The night before my dad and step-mom flew back home, we had one last meal together at…Wang Xiang Lou, the Chinese restaurant we found when we first flew into Rome. It was just as good as the first two times. I’m telling you, if you find yourself close to Roma Termini and are craving Asian food, go try this place out.
We still ate our fair share of Italian food, of course, and it was pretty much all good. The most interesting place we came across was a pizza-by-the-kilo place. Essentially, they have big square pizzas behind some glass, you tell them (or gesture) a rough idea of how much pizza you want, then they cut it out and weigh it for you.
The best all around place we tried (twice) was Pensavo Peggio. It was a 5-minute walk from our place and has a 4.5 bubble rating on TripAdvisor. The owner/manager is a young, friendly guy, and the service was great. They give everyone complimentary flutes of Prosecco, and during our second visit, his adorable maybe 8-year-old daughter helped bring out some of the dishes. Try them out next time you’re in Rome.
I recently learned that “arrivederci” is one of those farewells that means “until next time”, which is appropriate for us, as T and I definitely want to come back and stay for a while. We’ve only ever been north of Rome, so we’d like to visit more of southern Italy. Their two popular islands, Sardinia and Sicily, also look amazing, and we want to spend some time there, too.

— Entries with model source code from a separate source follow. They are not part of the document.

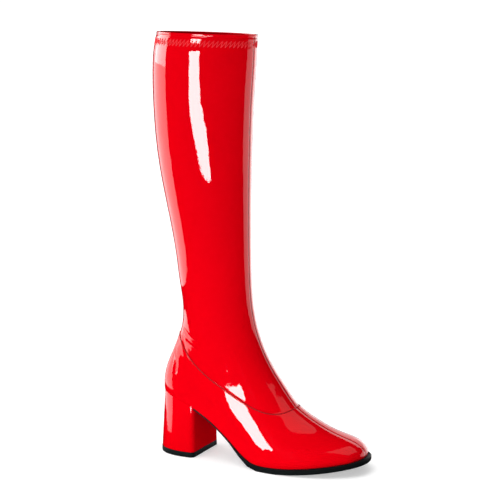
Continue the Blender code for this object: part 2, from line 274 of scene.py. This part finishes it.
vampFront = (0.1337, 0, 0.0620)  # where the seam crosses the instep's ridge
vampLine = sharpLine(shell, vampFront)
print("vamp seam:", len(vampLine), "points")

# more rings under the collar's edge, so that its lip can be rolled
for drop in upper["hemCuts"]:
    editMesh(shell)
    bpy.ops.mesh.select_all(action="SELECT")
    height = belowCollar(0, 0) - drop * mm
    bpy.ops.mesh.bisect(plane_co=(0, 0, height), plane_no=(collarFall, 0, 1))
    leaveEdit()

# the hem is turned in, so the patent also shows inside, down to the zigzag's foot
for face in shell.data.polygons:
    if max(belowCollar(*shell.data.vertices[v].co.xz) for v in face.vertices) < upper["hemTurned"]:
        face.material_index = 0

# front and back seams: the middle edge of each side is split in three and its middle line pressed in
mesh = editMesh(shell, "EDGE")
for edge in mesh.edges:
    edge.select = all(abs(v.co.y) < upper["onMiddle"] for v in edge.verts)
bmesh.update_edit_mesh(shell.data)
bpy.ops.mesh.bevel(offset=upper["seamWidth"], segments=2, profile=0.5, affect="EDGES")
leaveEdit()

mesh = editMesh(shell)
outerFaces = {f for f in mesh.faces if f.material_index == 0}
for vert in mesh.verts:
    onOuter = all(f in outerFaces for f in vert.link_faces)
    inGroove = vert.normal.z > -0.6 and vert.co.z < upper["seamTop"]
    if abs(vert.co.y) < upper["onMiddle"] and onOuter and inGroove:
        vert.co -= vert.normal * upper["seamDepth"]
bmesh.update_edit_mesh(shell.data)
leaveEdit()

# the vamp's lapped edge and the turned-in margin stay sharp, the rim is rounded
mesh = editMesh(shell, "EDGE")
crease = mesh.edges.layers.float.get("crease_edge") or mesh.edges.layers.float.new("crease_edge")
for edge in mesh.edges:
    if len(edge.link_faces) == 2:
        turn = edge.calc_face_angle(0.0)
        high = min(belowCollar(v.co.x, v.co.z) for v in edge.verts) < 0.5 * mm
        alongSeam = all(abs(v.co.y) < upper["bySeam"] for v in edge.verts)
        if turn > math.radians(60) and high:
            edge.select = True
        elif turn > math.radians(30) and not high and not alongSeam:
            edge[crease] = 0.9
bmesh.update_edit_mesh(shell.data)
bpy.ops.mesh.bevel(offset=upper["rimRound"], segments=2, profile=0.5, affect="EDGES")
leaveEdit()
applyModifier(shell, "SUBSURF", levels=upper["fineness"], render_levels=upper["fineness"])
print("upper shell refined:", len(shell.data.polygons), "faces")

# the line round the forefoot along which the upper bulges over the sole, in mm
forefoot = [(100, -45, 11), (118, -46.5, 11.5), (140, -46.5, 14), (162, -43, 15.5)]
forefoot += [(186, -34.5, 16.5), (203, -20, 16.5)]
# creases at the back of the ankle: the line of each in mm, its half width and its depth (up if negative)
creases = (
    ([(6, -13, 138), (16, -20, 130), (25, -24, 128), (32, -27, 123), (40, -29, 119)], 1.9, 0.40),
    ([(4, -11, 135), (12, -17, 129), (20, -22, 126), (28, -25, 121)], 2.6, -0.42),
    ([(9, -16, 125), (18, -21, 122), (23, -23, 121), (29, -26, 119), (36, -28, 116)], 1.8, 0.35),
    ([(1, -10, 129), (3, -13, 123), (5, -16, 116), (8, -18, 110)], 1.8, -0.35),
    ([(4, -12, 132), (6, -14, 124), (8, -16, 117), (13, -20, 108), (19, -23, 102)], 1.7, 0.42),
    ([(11, -18, 117), (17, -21, 109)], 1.8, -0.28),
    ([(-2, -10, 126), (-6, -9, 117), (-6, -11, 111), (-3, -16, 101), (-2, -20, 91)], 2.6, 0.42),
    ([(0, -17, 104), (3, -20, 97), (2, -23, 86)], 1.8, -0.25),
    (forefoot, 5, -0.8),
)
# the soft hollow under the ankle bones, which both walls follow
hollow = ([(28, -28, 104), (57, -30, 95), (85, -30, 84)], 27, 0.4)
# the hem: how far below the edge each ring of relief runs, its half width and how far it goes in, in mm
hemRelief = ((3.2, 1.0, 0.50), (10.1, 4.5, 0.35))


def distanceTo(points, path):
    best = np.full(len(points), 1e9)
    for a, b in zip(path, path[1:]):
        a, b = np.array(a, float) * mm, np.array(b, float) * mm
        share = np.clip(((points - a) @ (b - a)) / ((b - a) @ (b - a)), 0, 1)
        best = np.minimum(best, np.linalg.norm(points - a - share[:, None] * (b - a), axis=1))
    return best


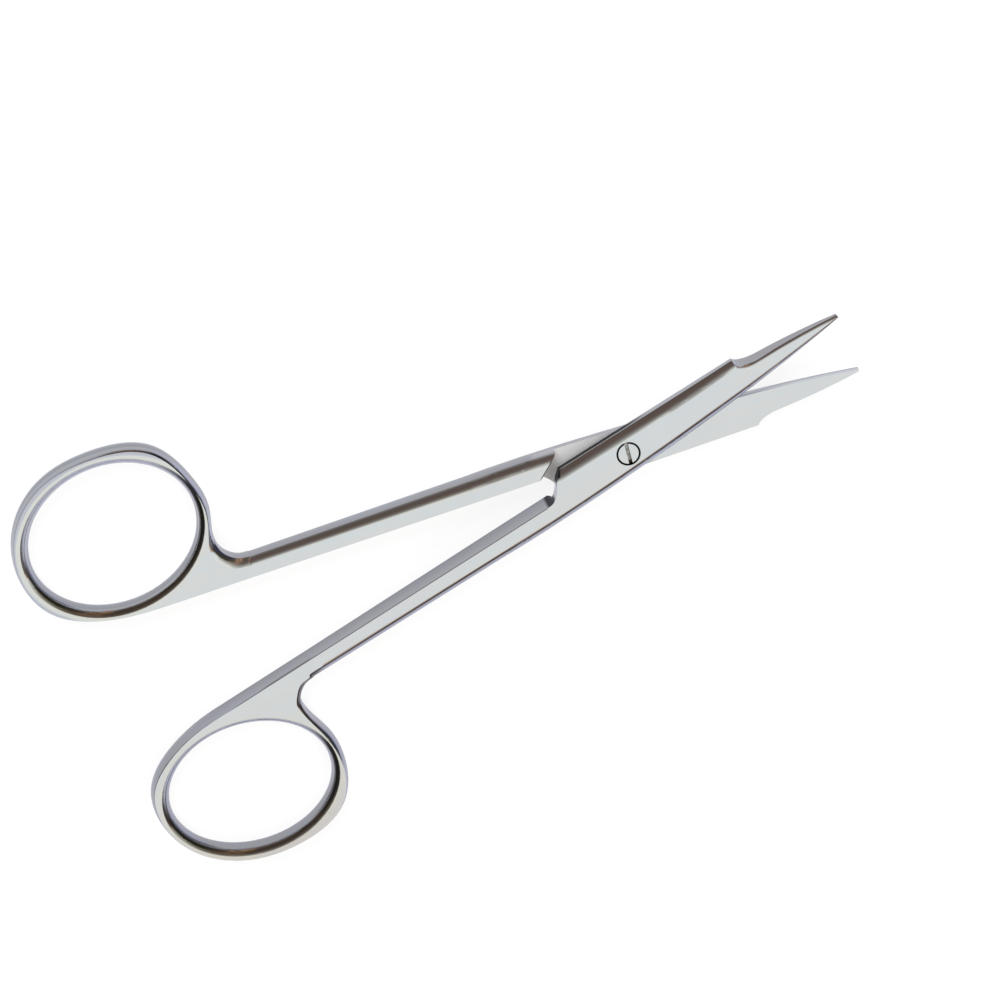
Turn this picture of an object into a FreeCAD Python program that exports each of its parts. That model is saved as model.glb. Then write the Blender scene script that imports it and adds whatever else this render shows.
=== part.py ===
import FreeCAD, Part

import math
import os

# Tenotomy scissors, in millimetres: two crossed halves on one slotted screw.
# Each half is drawn closed, lap face at z = 0, pivot axis through the origin,
# tip along +X, ring on the -Y side; then it is turned and stood on z = 0.

# overall
half_height = 1.95
lap_gap = 0.02
rest_opening = 14.33

# shank, from the notch of the ring's web to the joint
notch_end_x = -51.3
ring_half_height = 1.75
taper_start_x = notch_end_x + 0.3
taper_end_x = -22.0
outer_y = -3.4
inner_y_ring = -0.81
inner_y_joint = -0.44
inner_x_ring = notch_end_x - 11.7

# long edges at full height: the round over the lap side, the bevel under it, the bevel of the back
outer_round = 1.0
under_width = 1.09
under_depth = 0.9
back_y = 3.04
back_width = 1.25
back_depth = 0.85
round_fall = [(0.0, 0.0), (0.5, 0.04), (1.0, 0.4), (1.0, 1.0)]
bevel_fall = [(0.0, 0.0), (0.4, 0.04), (0.7, 0.35), (1.0, 1.0)]

# blade
cutting_edge = [(-12.0, -3.42), (0.0, -3.0), (6.0, -2.7), (12.0, -2.29), (22.5, -1.48), (28.5, -0.85), (34.0, -0.13)]
flat_end_x = 6.0
taper_slope = 0.067
taper_from_x = 11.9
taper_blend = 2.4495
back_line = [(18.25, 3.3), (18.45, 2.85), (19.3, 2.3), (20.6, 1.93), (22.5, 1.75), (28.5, 1.15), (33.1, 0.45)]
back_rake = 0.55
back_round = 0.5
back_round_tilts = [50.0, 37.0, 25.0, 12.0]
tip_x = 33.5
tip_y = 0.12
tip_low = (33.2, -0.22)
tip_inset = 0.15

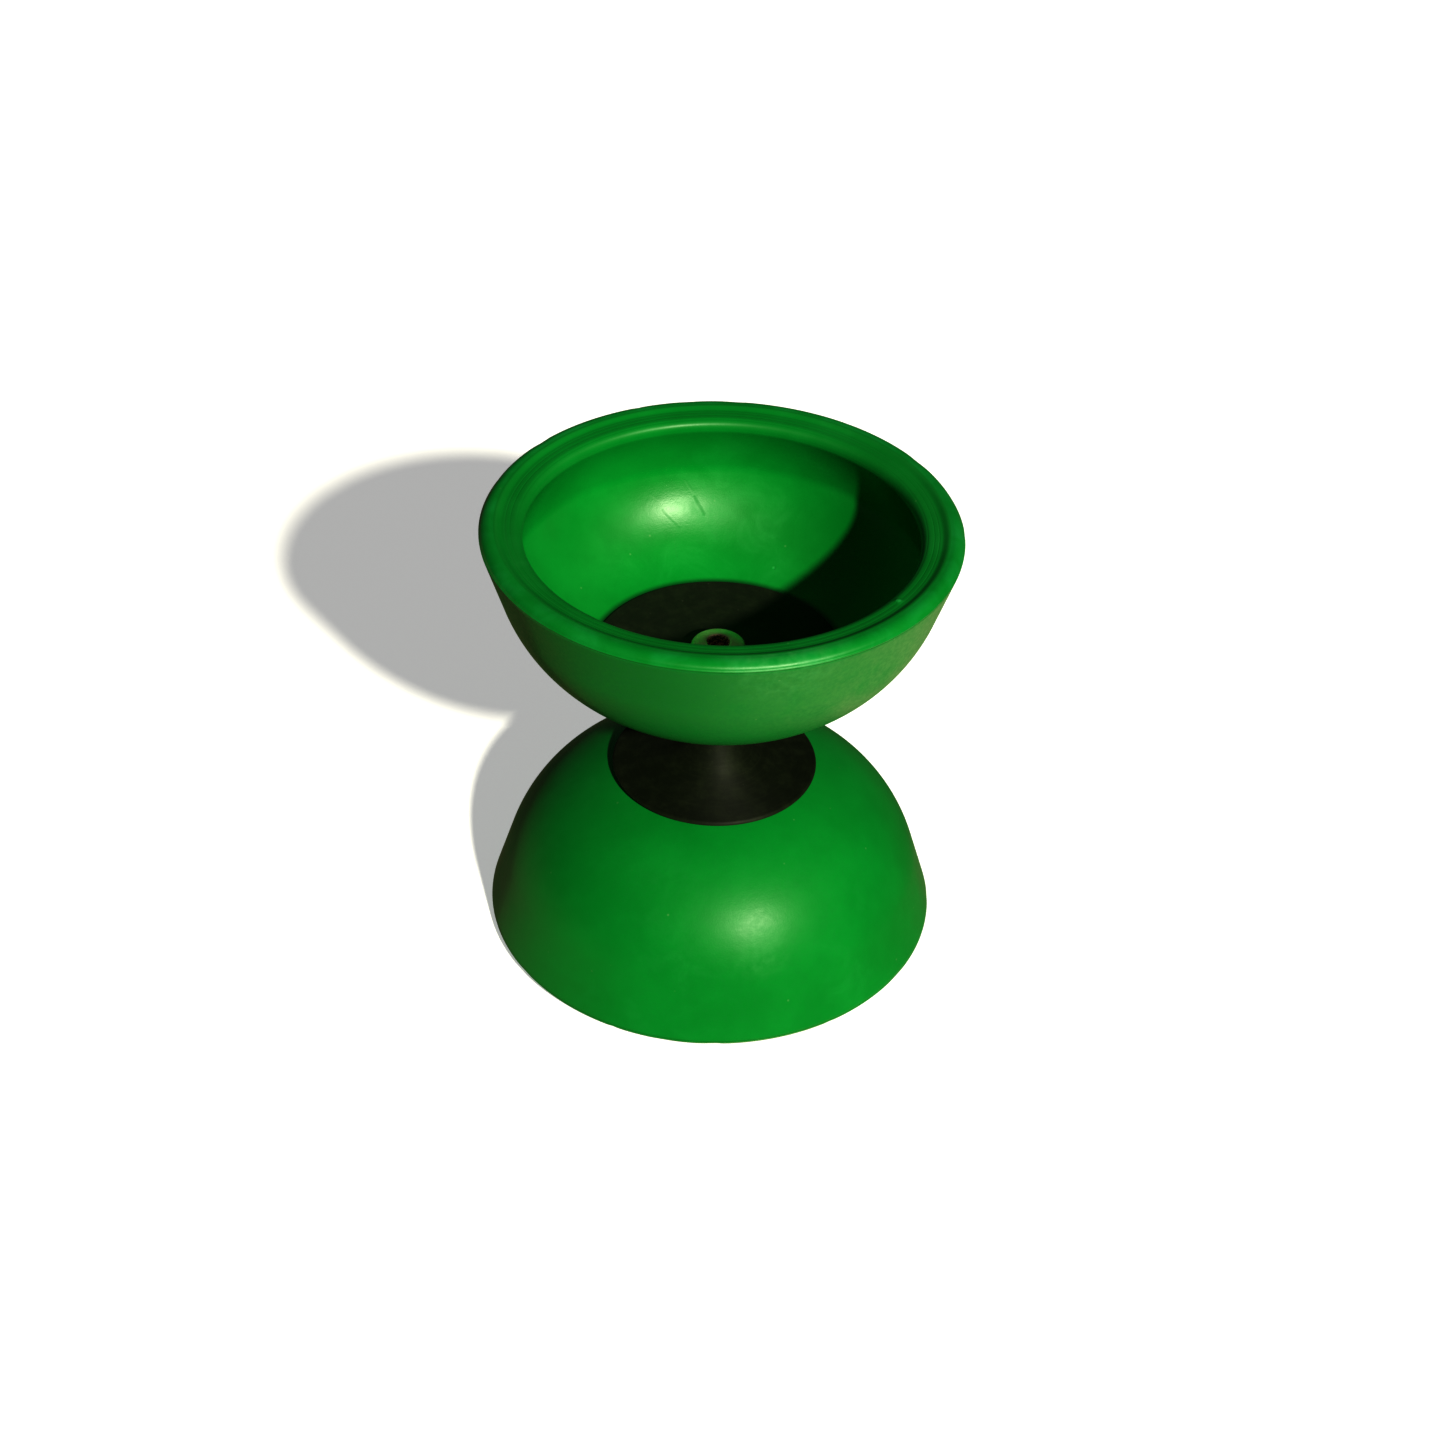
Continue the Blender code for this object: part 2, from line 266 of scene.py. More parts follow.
def hub_outline():
    """The section of one hub, solid to the axis before its bore is cut."""
    collar_radius = FLOOR_HOLE_RADIUS - GAP
    socket_floor = BOSS_Z - GAP
    collar = rounded([
        (0.0, socket_floor),
        (collar_radius - COLLAR_WALL, socket_floor),
        (collar_radius - COLLAR_WALL, COLLAR_Z),
        (collar_radius, COLLAR_Z),
        (collar_radius, BACK_Z),
        (FLANGE_RADIUS - FLANGE_THICKNESS, BACK_Z),
    ], COLLAR_ROUND)
    edge = FLANGE_THICKNESS / 2
    rim = ellipse((FLANGE_RADIUS - edge, BACK_Z - edge), (edge, edge), 90, -90, 24)
    face_z = BACK_Z - FLANGE_THICKNESS
    trumpet = ellipse((FLANGE_RADIUS - edge, THROAT_Z),
                      (FLANGE_RADIUS - edge - THROAT_RADIUS, face_z - THROAT_Z), 90, 178, 88)
    throat = rounded([trumpet[-1], (THROAT_RADIUS, THROAT_Z), (0.0, THROAT_Z)], THROAT_ROUND)
    return collar + rim + trumpet[1:-1] + throat


def disc_outline():
    """The closed section of one clamping disc."""
    hole = THREAD_RADIUS + GAP
    seat = WASHER_RADIUS + GAP
    boss = FLOOR_HOLE_RADIUS - GAP - COLLAR_WALL - GAP
    bell = BELL_RADIUS - WALL - GAP
    floor = FLOOR_Z + WALL + GAP
    seat_z = WASHER_LOW_Z - GAP
    edge_angle = -math.degrees(math.acos((DISC_RADIUS - BELL_CENTRE[0]) / bell))
    middle = rounded([
        (hole, BOSS_Z),
        (hole, seat_z),
        (seat, seat_z),
        (seat, DISC_MIDDLE_Z),
        (seat + WALL, DISC_MIDDLE_Z + 0.01 * MM),
    ], DISC_ROUND)
    dish = []
    dish_start = seat + WALL
    dish_end = DISC_RADIUS - DISC_EDGE_ROUND
    for part in fractions(40)[1:-1]:
        radius = dish_start + (dish_end - dish_start) * part
        rise = (DISC_EDGE_Z - DISC_MIDDLE_Z) * part ** 2
        dish.append((radius, DISC_MIDDLE_Z + rise))
    edge = ellipse((DISC_RADIUS - DISC_EDGE_ROUND, DISC_EDGE_Z - DISC_EDGE_ROUND),
                   (DISC_EDGE_ROUND, DISC_EDGE_ROUND), 90, 0, 16)
    under = ellipse(BELL_CENTRE, (bell, bell), edge_angle, bell_angle(bell, floor), 16)
    socket = rounded([under[-1], (boss, floor), (boss, BOSS_Z), (hole, BOSS_Z)], DISC_ROUND)
    return middle + dish + edge + under[:-1] + socket[:-1]


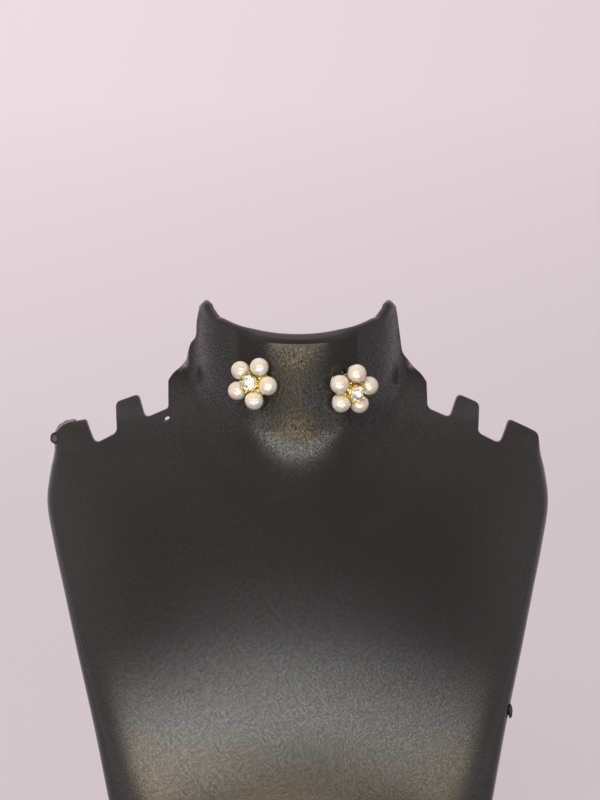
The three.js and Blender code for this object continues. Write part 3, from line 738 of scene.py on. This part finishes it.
def flash_strip():
    """A thin strip of flash over the left shoulder's corner: an uneven oval run along a curve."""
    curve = smooth_curve(FLASH_STRIP, count=40)
    share = np.linspace(0, 1, len(curve))[:, None]
    tangent = unit(np.gradient(curve, axis=0))
    phi = round_angles(12)
    taper = np.sqrt(np.sin(np.pi * share))
    wide = STRIP_HALF_WIDTH * taper * (1 + 0.15 * np.sin(23 * share) + 0.1 * np.sin(51 * share))
    depth = NECK_FRONT_Y + front_depth(curve[:, :1] * FLASH_SHARE, curve[:, 1:]) + STRIP_SET_BACK
    x = curve[:, :1] - tangent[:, 1:] * wide * np.cos(phi)
    z = curve[:, 1:] + tangent[:, :1] * wide * np.cos(phi)
    y = depth + STRIP_HALF_DEPTH * np.sin(phi) * taper
    return grid(columns(x, y, z), closed=True)


def stud_frame(stud):
    """The stud's rotation, turned about Z and tipped about its own X, and its middle."""
    tip = math.radians(90 - stud["tip"])
    c, s = math.cos(tip), math.sin(tip)
    about_x = np.array([[1, 0, 0], [0, c, -s], [0, s, c]])
    facing = rotation_z(math.radians(stud["turn"])) @ about_x
    hole = front_point(stud["across"], stud["up"])
    return facing, hole + facing @ np.array([0, -POST_OFFSET, stud["stand_off"]])


def placed(points, stud):
    """Points of a stud's own frame in the row's frame."""
    facing, origin = stud_frame(stud)
    return points @ facing.T + origin


def hole_tools():
    """The post holes, as rods through the neck, and the slot, as a capsule through the shoulder."""
    parts = []
    reach = POST_HOLE_REACH
    rod = [[0, -reach], [POST_HOLE_RADIUS, -reach], [POST_HOLE_RADIUS, reach], [0, reach]]
    for stud in STUDS.values():
        points, faces = turned(rod, sides=32)
        parts.append((placed(points + [0, POST_OFFSET, -stud["stand_off"]], stud), faces))
    angle = round_angles(24)
    half = (SLOT_LENGTH - SLOT_WIDTH) / 2
    u = np.cos(angle) * SLOT_WIDTH / 2 + half * np.sign(np.cos(angle))
    v = np.sin(angle) * SLOT_WIDTH / 2
    c, s = math.cos(math.radians(SLOT_TILT)), math.sin(math.radians(SLOT_TILT))
    outline = columns(SLOT_ACROSS + u * c - v * s, SLOT_UP + u * s + v * c)
    middle = front_point(SLOT_ACROSS, SLOT_UP)[1]
    parts.append(extruded(outline, middle - SLOT_REACH, middle + SLOT_REACH))
    return join_parts(parts)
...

We woke up early our last day in Rome and hopped on an airport shuttle bus headed down to Ciampino Airport, Rome’s other, smaller airport, to fly over to Marrakech, Morocco. We’d be staying in a riad, a traditional Moroccan hotel, in the Medina area of the city. We heard it could get a little hectic, but we learned first-hand that hectic is a bit of an understatement for much of this part of the city.